# Confused about the Turtles



## Samson 9 (29 January 2010)

Just received this Book offer from ASF. Looked interesting.

Trading from Your Gut: How to Use Right Brain Instinct & Left Brain Smarts to Become a Master Trader
by Curtis M Faith

RRP: $29.95, Our Price: $23.95 -- You Save: $6.00

Description

                          January Book of the Month - Save 20%

Please note this is a pre-release special - books shipping from 31st January 2010

Original Turtle trader Curtis Faith gives active traders the tools for finessing the art of the trade, to blend instinct and technique. 
·	Duplicates Faith's winning style of trading that blends intuition, analysis, and discipline. 
·	Teaches active traders how to hone their edge by recognizing and mastering principles of trading psychology.
·	Author of the global bestseller Way of the Turtle delivers unique insights on trading psychology and how to use them to your advantage. 
In Trading from Your Gut , original Turtle Trader and bestselling author Curtis Faith shows active traders how to profit from combining right brain skills (i.e., instinct) with left brain analysis. Drawing from his expertise in trading psychology and the Turtle trading method, Faith gives readers the tools to become a master trader. 

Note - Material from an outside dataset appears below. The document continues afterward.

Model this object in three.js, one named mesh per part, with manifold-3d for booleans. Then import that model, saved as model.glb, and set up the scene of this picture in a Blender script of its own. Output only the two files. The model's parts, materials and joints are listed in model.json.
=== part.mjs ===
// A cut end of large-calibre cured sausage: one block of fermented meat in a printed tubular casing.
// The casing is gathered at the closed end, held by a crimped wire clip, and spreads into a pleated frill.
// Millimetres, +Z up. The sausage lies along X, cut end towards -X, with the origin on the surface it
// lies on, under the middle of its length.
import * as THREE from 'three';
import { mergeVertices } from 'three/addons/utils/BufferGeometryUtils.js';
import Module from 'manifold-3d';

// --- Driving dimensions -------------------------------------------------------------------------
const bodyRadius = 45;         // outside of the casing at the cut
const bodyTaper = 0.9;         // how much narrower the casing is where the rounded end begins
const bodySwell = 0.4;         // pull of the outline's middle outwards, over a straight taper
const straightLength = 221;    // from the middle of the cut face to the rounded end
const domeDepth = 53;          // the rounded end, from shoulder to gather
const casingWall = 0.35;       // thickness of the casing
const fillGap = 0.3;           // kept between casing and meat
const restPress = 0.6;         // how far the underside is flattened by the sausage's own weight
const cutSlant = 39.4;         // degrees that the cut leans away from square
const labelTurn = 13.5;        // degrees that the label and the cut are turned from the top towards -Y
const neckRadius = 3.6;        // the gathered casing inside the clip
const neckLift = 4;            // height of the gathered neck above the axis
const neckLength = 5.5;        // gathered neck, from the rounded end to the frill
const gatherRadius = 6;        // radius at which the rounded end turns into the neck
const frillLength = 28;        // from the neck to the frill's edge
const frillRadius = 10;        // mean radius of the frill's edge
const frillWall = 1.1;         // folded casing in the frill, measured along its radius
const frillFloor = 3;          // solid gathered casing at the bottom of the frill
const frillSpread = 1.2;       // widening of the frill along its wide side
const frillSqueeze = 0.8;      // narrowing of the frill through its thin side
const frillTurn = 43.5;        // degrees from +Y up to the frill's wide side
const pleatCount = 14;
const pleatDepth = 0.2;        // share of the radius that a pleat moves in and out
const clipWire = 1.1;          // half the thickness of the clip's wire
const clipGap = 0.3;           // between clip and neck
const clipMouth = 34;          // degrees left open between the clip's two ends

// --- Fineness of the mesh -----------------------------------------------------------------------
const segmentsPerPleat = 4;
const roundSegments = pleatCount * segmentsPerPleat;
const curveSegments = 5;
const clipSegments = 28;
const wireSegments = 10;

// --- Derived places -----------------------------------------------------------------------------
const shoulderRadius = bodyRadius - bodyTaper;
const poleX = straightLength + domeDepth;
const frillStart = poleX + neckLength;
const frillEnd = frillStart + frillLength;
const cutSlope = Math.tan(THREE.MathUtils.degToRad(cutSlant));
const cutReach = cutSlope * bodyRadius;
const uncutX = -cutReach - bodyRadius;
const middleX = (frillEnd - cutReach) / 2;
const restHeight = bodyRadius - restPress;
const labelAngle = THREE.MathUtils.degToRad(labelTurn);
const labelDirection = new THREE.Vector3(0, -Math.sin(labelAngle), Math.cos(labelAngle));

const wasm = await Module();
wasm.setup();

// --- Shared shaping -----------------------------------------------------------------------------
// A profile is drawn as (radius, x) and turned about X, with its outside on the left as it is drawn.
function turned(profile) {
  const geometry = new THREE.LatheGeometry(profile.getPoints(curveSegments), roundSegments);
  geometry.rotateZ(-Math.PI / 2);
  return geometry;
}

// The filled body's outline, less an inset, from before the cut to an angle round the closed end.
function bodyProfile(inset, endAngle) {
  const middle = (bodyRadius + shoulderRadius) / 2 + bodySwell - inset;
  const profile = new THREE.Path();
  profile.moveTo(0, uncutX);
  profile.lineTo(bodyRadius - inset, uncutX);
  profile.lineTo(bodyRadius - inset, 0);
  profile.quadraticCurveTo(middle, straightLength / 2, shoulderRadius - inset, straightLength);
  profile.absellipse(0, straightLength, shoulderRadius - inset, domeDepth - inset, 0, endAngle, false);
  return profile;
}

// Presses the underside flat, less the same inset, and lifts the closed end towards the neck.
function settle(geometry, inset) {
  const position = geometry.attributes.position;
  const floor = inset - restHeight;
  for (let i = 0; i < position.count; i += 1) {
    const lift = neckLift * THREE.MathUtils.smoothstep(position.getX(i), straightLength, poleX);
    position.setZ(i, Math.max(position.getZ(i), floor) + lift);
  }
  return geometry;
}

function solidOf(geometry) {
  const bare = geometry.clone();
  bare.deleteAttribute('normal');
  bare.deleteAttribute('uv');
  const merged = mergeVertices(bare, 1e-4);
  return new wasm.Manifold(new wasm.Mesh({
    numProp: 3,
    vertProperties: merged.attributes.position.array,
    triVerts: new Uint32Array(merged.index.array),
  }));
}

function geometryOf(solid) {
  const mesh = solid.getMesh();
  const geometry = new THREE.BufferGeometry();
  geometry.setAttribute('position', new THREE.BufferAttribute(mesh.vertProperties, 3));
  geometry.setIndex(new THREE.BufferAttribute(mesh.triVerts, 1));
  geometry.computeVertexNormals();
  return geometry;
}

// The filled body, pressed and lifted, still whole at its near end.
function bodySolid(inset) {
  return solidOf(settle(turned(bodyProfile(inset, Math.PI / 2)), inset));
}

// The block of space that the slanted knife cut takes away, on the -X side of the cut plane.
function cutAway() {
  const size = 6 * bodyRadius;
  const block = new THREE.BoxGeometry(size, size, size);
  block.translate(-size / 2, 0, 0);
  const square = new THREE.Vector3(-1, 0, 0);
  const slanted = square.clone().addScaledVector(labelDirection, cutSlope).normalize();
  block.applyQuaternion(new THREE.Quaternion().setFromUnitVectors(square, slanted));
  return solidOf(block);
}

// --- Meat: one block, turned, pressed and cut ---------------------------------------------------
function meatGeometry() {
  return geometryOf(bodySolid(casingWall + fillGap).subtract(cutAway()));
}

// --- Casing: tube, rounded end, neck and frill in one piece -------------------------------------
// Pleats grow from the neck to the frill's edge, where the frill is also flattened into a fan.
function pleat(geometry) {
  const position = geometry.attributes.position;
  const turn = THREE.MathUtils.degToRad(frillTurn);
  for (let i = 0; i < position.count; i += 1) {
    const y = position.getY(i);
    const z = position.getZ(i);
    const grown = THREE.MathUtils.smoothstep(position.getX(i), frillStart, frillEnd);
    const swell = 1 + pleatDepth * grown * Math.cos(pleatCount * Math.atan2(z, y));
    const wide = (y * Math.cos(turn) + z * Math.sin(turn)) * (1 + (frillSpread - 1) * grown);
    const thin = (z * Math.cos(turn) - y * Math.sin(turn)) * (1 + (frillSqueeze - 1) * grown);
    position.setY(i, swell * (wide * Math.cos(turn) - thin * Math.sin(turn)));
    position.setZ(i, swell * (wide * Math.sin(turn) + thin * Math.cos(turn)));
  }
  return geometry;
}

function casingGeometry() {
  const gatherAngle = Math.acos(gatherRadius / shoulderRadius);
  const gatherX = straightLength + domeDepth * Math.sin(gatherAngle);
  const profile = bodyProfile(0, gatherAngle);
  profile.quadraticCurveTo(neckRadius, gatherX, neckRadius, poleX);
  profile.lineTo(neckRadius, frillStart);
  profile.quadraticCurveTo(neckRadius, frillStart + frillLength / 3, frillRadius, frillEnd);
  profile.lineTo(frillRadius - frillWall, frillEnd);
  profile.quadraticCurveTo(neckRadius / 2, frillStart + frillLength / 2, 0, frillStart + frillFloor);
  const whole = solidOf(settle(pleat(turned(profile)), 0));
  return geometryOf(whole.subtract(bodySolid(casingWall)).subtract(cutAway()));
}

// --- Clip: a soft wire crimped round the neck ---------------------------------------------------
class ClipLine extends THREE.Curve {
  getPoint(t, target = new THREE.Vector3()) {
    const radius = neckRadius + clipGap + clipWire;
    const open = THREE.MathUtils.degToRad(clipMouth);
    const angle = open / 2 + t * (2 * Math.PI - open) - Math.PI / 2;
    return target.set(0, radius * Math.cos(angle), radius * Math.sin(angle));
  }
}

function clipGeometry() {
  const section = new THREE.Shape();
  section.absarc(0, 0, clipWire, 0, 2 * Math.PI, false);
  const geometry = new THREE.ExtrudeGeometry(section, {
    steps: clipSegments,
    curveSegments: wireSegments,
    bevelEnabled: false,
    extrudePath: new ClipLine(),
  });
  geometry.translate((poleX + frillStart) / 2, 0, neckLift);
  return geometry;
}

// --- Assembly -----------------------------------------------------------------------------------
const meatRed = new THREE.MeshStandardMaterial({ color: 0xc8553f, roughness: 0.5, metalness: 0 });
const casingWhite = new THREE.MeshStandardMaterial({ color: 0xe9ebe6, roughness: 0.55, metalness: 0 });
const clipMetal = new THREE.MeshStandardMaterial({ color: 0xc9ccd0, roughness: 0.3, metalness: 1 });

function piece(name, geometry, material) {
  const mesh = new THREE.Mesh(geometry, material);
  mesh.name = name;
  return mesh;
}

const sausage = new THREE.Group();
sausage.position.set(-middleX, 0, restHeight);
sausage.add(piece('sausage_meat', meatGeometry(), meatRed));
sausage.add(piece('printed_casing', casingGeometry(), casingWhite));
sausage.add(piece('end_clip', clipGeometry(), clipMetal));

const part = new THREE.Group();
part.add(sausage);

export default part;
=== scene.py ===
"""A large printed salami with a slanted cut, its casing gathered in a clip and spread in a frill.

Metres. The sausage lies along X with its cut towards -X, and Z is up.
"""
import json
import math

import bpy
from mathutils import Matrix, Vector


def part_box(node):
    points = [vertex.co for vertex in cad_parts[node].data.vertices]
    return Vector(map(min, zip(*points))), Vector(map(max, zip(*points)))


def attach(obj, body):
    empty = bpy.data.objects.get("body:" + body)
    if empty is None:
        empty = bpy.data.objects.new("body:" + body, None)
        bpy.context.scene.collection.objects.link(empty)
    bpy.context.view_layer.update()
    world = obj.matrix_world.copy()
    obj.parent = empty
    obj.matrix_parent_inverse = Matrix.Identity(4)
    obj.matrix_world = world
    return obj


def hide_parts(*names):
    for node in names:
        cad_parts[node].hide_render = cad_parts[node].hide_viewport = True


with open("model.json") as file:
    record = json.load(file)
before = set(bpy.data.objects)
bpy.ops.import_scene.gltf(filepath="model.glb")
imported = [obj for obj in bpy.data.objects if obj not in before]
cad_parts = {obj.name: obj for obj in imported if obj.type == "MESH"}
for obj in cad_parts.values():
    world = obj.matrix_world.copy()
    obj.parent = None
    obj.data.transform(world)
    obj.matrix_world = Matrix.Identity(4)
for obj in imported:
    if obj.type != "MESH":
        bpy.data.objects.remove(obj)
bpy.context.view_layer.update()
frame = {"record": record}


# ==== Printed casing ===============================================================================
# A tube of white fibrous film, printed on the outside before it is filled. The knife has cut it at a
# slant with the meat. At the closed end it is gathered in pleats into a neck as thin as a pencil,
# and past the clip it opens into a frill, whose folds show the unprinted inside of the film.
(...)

        - - - - - - - - - - - - snip - - - - - - - - - - - - - - - - - - - - -  

About Curtis M Faith

Curtis M. Faith was the most successful of all the Turtles, earning more than $30 million for Richard Dennis while trading as a Turtle in his early 20s. He has become one of the industry's leading pioneers of mechanical trading systems and software. He is currently the head of research and development for Trading Blox, LLC and runs an Internet forum at tradingblox.com/forum.

        - - - - - - - - - - - - snip - - - - - - - - - - - - - - - - - - - - -

Goggled around and found this.

http://www.turtletrader.com/curtis-faith-david-penn-trading-gut.html

Now I am confused.  Anybody knows who is bending the truth slightly?

Sam


----------